Scalping: is a very popular day trading strategy, which involves closing a trade almost immediately once the position becomes profitable. In these cases, price targets can be highly variable as trades are usually closed manually once prices start to move against the position.
An expert scalper would have seen the negative momentum and initiated short positions at $1,510 using a 5-minute price chart. Once indicator readings on the Relative Strength Index (RSI) reached oversold territory, scalping traders would close the position at a profit.
Momentum Trading: involves constructing trades based on the underlying trends that are visible in the markets each day. Day traders will generally look for trending moves that are supported by rising volume indicators, as this suggests greater validity in the direction of the trend.
Next, we will look at a momentum trading example that bases its outlook on chart trendlines. As an upward trendline emerges, expert traders would see the changes in market momentum, and buy crude oil at $56.20.
As we can see in the chart, the final outcome shows that trade momentum gains as crude oil prices continue moving higher with price trendline. This results in profits for the long trade.

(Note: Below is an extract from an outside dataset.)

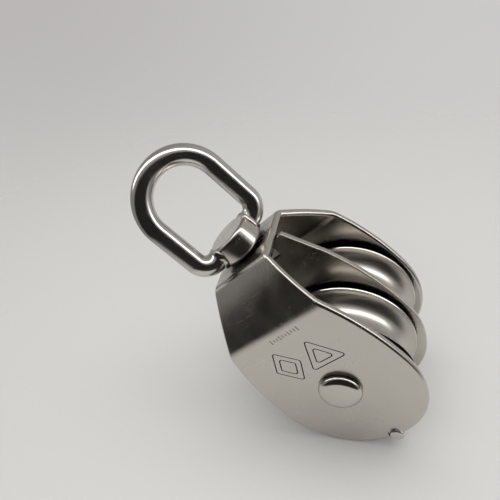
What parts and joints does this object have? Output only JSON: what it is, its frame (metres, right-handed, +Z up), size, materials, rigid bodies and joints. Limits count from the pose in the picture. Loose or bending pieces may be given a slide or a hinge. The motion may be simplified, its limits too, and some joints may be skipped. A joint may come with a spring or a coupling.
{
  "type": "double sheave block",
  "caption": "Twin-sheave rope pulley block with folded cheeks, a centre partition, ball-bearing wheels and a swivelling closed eye.",
  "frame": {"origin": "where the block hangs: the inside of the eye bar, at the top of the eye, on the swivel axis", "axes": "+Z up along the swivel axis, +Y along the sheaves' axle from the near cheek to the far cheek, +X across the cheeks"},
  "size_m": [0.053, 0.0564, 0.1249],
  "materials": {
    "sheet_steel": "satin tumbled sheet with bright cut edges",
    "polished_steel": "mirror polished round bar",
    "turned_steel": "fine turning marks",
    "bearing_steel": "ground",
    "cage_brass": "machined"
  },
  "bodies": {
    "frame": {"side_strap": "sheet_steel", "partition_plate": "sheet_steel", "tie_rod": "polished_steel", "axle_pin": "turned_steel", "bearing_inner_ring_near": "bearing_steel", "bearing_inner_ring_far": "bearing_steel", "spacer_near_outboard": "turned_steel", "spacer_near_inboard": "turned_steel", "spacer_far_outboard": "turned_steel", "spacer_far_inboard": "turned_steel"},
    "eye": {"swivel_stud": "polished_steel", "swivel_washer": "turned_steel", "eye_bail": "polished_steel"},
    "wheel_near": {"sheave_near": "turned_steel", "bearing_outer_ring_near": "bearing_steel", "bearing_shield_near_outboard": "bearing_steel", "bearing_shield_near_inboard": "bearing_steel"},
    "wheel_far": {"sheave_far": "turned_steel", "bearing_outer_ring_far": "bearing_steel", "bearing_shield_far_outboard": "bearing_steel", "bearing_shield_far_inboard": "bearing_steel"},
    "balls_near": {"bearing_cage_near": "cage_brass", "ball_near_1": "bearing_steel", "ball_near_2": "bearing_steel", "ball_near_3": "bearing_steel", "ball_near_4": "bearing_steel", "ball_near_5": "bearing_steel", "ball_near_6": "bearing_steel", "ball_near_7": "bearing_steel"},
    "balls_far": {"bearing_cage_far": "cage_brass", "ball_far_1": "bearing_steel", "ball_far_2": "bearing_steel", "ball_far_3": "bearing_steel", "ball_far_4": "bearing_steel", "ball_far_5": "bearing_steel", "ball_far_6": "bearing_steel", "ball_far_7": "bearing_steel"}
  },
  "joints": [
    {"name": "eye_swivel", "type": "hinge", "parent": "frame", "child": "eye", "pos_m": [0, 0, -0.03839], "axis": [0, 0, 1], "continuous": true},
    {"name": "sheave_near_spin", "type": "hinge", "parent": "frame", "child": "wheel_near", "pos_m": [0, -0.0113, -0.08674], "axis": [0, 1, 0], "continuous": true},
    {"name": "sheave_far_spin", "type": "hinge", "parent": "frame", "child": "wheel_far", "pos_m": [0, 0.0113, -0.08674], "axis": [0, 1, 0], "continuous": true},
    {"name": "balls_near_orbit", "type": "hinge", "parent": "frame", "child": "balls_near", "pos_m": [0, -0.0113, -0.08674], "axis": [0, 1, 0], "continuous": true},
    {"name": "balls_far_orbit", "type": "hinge", "parent": "frame", "child": "balls_far", "pos_m": [0, 0.0113, -0.08674], "axis": [0, 1, 0], "continuous": true}
  ],
  "couplings": [
    {"joint": "balls_near_orbit", "follows": "sheave_near_spin", "ratio": 0.625},
    {"joint": "balls_far_orbit", "follows": "sheave_far_spin", "ratio": 0.625}
  ]
}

Price Fading: involves selling an asset after a major rally or buying an asset after it experiences a significant decline in its valuation. Fading strategies are based on the assumption that over-extended markets will ultimately revert back to their averages. Conservative traders tend to view this approach as risky because the majority of the market’s momentum is already working against the position.
Daily Price Pivots: involves constructing day trades based on an asset’s potential for volatility. Day traders attempt to buy at price lows and sell at price highs on each trading day. Price targets and stop losses are generally based on the support and resistance levels that define the daily trading range.